■ Extracted material
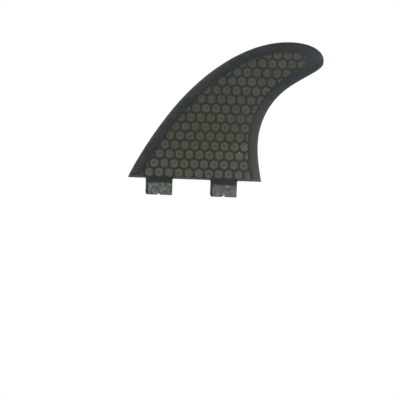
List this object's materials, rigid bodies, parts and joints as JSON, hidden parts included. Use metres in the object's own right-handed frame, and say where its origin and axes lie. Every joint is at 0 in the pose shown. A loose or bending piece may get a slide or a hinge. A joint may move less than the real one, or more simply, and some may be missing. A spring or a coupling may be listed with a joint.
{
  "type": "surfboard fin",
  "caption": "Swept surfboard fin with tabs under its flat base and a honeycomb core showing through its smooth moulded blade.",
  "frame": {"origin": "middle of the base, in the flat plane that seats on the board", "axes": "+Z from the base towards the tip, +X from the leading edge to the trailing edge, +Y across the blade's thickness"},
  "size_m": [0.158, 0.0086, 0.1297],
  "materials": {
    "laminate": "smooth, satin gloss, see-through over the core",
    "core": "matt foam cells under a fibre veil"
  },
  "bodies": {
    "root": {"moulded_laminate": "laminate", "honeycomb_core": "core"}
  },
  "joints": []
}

==

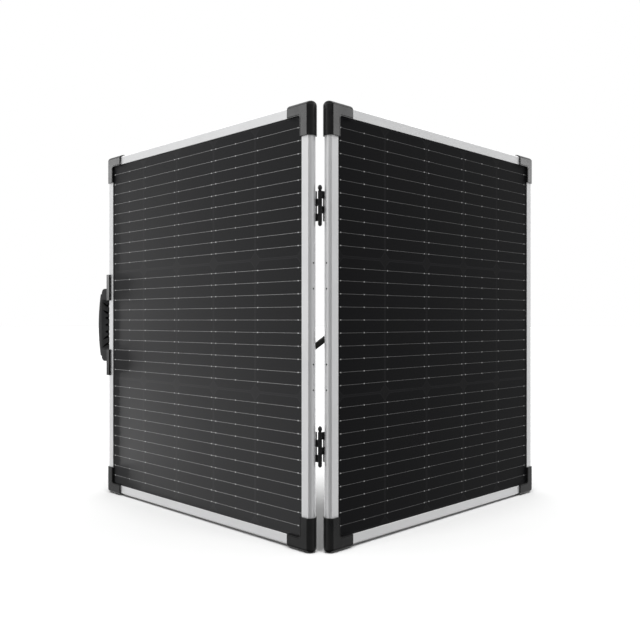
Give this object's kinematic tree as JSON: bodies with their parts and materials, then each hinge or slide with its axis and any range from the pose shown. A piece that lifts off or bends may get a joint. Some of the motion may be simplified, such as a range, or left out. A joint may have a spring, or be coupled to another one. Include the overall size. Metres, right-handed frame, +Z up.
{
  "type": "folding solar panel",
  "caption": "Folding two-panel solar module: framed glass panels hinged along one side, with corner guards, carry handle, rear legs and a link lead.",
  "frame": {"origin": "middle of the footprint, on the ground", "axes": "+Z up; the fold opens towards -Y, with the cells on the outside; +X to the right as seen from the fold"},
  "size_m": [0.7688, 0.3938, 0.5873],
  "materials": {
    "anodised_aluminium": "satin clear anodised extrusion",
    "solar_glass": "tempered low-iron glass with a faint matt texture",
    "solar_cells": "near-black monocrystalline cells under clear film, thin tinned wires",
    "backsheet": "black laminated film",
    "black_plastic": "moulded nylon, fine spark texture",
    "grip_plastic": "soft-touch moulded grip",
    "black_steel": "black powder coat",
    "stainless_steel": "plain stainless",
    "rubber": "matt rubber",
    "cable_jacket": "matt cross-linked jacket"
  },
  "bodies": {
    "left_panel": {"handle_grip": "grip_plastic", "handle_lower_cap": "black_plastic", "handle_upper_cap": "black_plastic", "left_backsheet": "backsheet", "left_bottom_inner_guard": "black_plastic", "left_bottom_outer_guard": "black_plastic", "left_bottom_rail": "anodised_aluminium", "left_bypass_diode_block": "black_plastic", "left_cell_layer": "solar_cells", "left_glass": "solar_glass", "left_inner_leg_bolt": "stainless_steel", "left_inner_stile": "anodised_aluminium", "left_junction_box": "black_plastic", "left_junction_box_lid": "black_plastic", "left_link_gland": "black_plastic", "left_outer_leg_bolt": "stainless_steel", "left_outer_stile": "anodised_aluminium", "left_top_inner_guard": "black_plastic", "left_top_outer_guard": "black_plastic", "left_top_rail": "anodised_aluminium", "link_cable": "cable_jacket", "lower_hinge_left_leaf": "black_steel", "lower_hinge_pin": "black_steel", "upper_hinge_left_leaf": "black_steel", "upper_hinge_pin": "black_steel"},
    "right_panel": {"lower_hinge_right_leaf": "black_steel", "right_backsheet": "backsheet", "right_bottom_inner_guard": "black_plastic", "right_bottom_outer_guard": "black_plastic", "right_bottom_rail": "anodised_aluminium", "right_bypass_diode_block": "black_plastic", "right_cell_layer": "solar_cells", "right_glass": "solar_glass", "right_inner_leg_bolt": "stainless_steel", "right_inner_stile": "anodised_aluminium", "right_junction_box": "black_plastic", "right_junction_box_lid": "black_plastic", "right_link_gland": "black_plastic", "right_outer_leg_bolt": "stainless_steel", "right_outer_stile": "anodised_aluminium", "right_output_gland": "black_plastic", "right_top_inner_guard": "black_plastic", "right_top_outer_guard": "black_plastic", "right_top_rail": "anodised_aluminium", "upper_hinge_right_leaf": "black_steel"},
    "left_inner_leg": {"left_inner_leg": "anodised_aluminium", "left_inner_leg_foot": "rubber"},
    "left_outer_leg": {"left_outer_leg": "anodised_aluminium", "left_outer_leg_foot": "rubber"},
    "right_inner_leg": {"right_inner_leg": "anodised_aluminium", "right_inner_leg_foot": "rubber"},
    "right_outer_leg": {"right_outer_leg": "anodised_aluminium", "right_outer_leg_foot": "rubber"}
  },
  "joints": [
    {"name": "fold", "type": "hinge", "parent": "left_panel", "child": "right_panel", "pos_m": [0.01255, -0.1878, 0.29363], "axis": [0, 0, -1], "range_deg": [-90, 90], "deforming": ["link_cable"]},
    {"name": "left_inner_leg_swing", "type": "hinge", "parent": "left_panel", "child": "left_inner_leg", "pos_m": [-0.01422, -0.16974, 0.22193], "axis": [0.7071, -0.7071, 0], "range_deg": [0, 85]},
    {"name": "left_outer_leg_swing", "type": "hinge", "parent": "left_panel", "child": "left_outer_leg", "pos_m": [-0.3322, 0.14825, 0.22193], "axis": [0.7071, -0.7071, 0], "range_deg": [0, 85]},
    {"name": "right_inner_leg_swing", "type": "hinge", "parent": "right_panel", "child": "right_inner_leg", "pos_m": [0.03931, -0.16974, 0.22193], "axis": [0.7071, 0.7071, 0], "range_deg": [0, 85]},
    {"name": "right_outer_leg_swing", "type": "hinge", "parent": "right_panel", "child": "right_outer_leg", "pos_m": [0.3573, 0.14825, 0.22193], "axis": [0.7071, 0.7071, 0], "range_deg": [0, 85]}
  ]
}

■ The task
Show every line of the records above that contains the word "parts".

■ The result
List this object's materials, rigid bodies, parts and joints as JSON, hidden parts included. Use metres in the object's own right-handed frame, and say where its origin and axes lie. Every joint is at 0 in the pose shown. A loose or bending piece may get a slide or a hinge. A joint may move less than the real one, or more simply, and some may be missing. A spring or a coupling may be listed with a joint.
Give this object's kinematic tree as JSON: bodies with their parts and materials, then each hinge or slide with its axis and any range from the pose shown. A piece that lifts off or bends may get a joint. Some of the motion may be simplified, such as a range, or left out. A joint may have a spring, or be coupled to another one. Include the overall size. Metres, right-handed frame, +Z up.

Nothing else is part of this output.